Do this:
Reproduce each line exactly, including spacing and punctuation.

Collected material:
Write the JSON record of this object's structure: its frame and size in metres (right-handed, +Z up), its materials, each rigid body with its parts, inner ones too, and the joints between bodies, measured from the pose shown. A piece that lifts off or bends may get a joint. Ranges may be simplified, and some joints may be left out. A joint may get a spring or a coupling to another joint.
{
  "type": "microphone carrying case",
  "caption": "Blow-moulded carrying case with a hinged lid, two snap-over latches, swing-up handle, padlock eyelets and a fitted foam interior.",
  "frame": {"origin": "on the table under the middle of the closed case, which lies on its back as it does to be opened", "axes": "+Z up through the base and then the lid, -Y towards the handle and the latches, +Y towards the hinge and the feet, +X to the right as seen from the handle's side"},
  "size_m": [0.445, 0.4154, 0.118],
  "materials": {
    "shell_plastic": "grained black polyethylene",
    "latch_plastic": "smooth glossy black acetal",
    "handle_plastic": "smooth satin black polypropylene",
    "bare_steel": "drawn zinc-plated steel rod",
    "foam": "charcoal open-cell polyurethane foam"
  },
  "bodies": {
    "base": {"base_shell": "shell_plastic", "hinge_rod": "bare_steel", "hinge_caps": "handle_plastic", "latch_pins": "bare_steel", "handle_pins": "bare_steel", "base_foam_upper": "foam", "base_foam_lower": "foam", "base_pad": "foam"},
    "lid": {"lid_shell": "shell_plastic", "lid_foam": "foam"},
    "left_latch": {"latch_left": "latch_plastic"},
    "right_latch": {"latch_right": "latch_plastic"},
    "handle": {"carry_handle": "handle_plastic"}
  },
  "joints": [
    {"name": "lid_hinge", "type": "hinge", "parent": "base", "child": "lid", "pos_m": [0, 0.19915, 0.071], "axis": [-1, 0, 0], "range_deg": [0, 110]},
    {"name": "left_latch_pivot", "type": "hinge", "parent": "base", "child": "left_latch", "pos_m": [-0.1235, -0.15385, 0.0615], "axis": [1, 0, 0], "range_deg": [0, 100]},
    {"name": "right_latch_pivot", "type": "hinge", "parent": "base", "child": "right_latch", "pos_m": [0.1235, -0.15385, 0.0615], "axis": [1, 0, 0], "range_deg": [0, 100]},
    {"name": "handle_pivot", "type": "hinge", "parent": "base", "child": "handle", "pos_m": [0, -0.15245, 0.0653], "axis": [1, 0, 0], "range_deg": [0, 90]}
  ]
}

Reply to the exercise:
Write the JSON record of this object's structure: its frame and size in metres (right-handed, +Z up), its materials, each rigid body with its parts, inner ones too, and the joints between bodies, measured from the pose shown. A piece that lifts off or bends may get a joint. Ranges may be simplified, and some joints may be left out. A joint may get a spring or a coupling to another joint.
{
  "type": "microphone carrying case",
  "caption": "Blow-moulded carrying case with a hinged lid, two snap-over latches, swing-up handle, padlock eyelets and a fitted foam interior.",
  "frame": {"origin": "on the table under the middle of the closed case, which lies on its back as it does to be opened", "axes": "+Z up through the base and then the lid, -Y towards the handle and the latches, +Y towards the hinge and the feet, +X to the right as seen from the handle's side"},
  "size_m": [0.445, 0.4154, 0.118],
  "materials": {
    "shell_plastic": "grained black polyethylene",
    "latch_plastic": "smooth glossy black acetal",
    "handle_plastic": "smooth satin black polypropylene",
    "bare_steel": "drawn zinc-plated steel rod",
    "foam": "charcoal open-cell polyurethane foam"
  },
  "bodies": {
    "base": {"base_shell": "shell_plastic", "hinge_rod": "bare_steel", "hinge_caps": "handle_plastic", "latch_pins": "bare_steel", "handle_pins": "bare_steel", "base_foam_upper": "foam", "base_foam_lower": "foam", "base_pad": "foam"},
    "lid": {"lid_shell": "shell_plastic", "lid_foam": "foam"},
    "left_latch": {"latch_left": "latch_plastic"},
    "right_latch": {"latch_right": "latch_plastic"},
    "handle": {"carry_handle": "handle_plastic"}
  },
  "joints": [
    {"name": "lid_hinge", "type": "hinge", "parent": "base", "child": "lid", "pos_m": [0, 0.19915, 0.071], "axis": [-1, 0, 0], "range_deg": [0, 110]},
    {"name": "left_latch_pivot", "type": "hinge", "parent": "base", "child": "left_latch", "pos_m": [-0.1235, -0.15385, 0.0615], "axis": [1, 0, 0], "range_deg": [0, 100]},
    {"name": "right_latch_pivot", "type": "hinge", "parent": "base", "child": "right_latch", "pos_m": [0.1235, -0.15385, 0.0615], "axis": [1, 0, 0], "range_deg": [0, 100]},
    {"name": "handle_pivot", "type": "hinge", "parent": "base", "child": "handle", "pos_m": [0, -0.15245, 0.0653], "axis": [1, 0, 0], "range_deg": [0, 90]}
  ]
}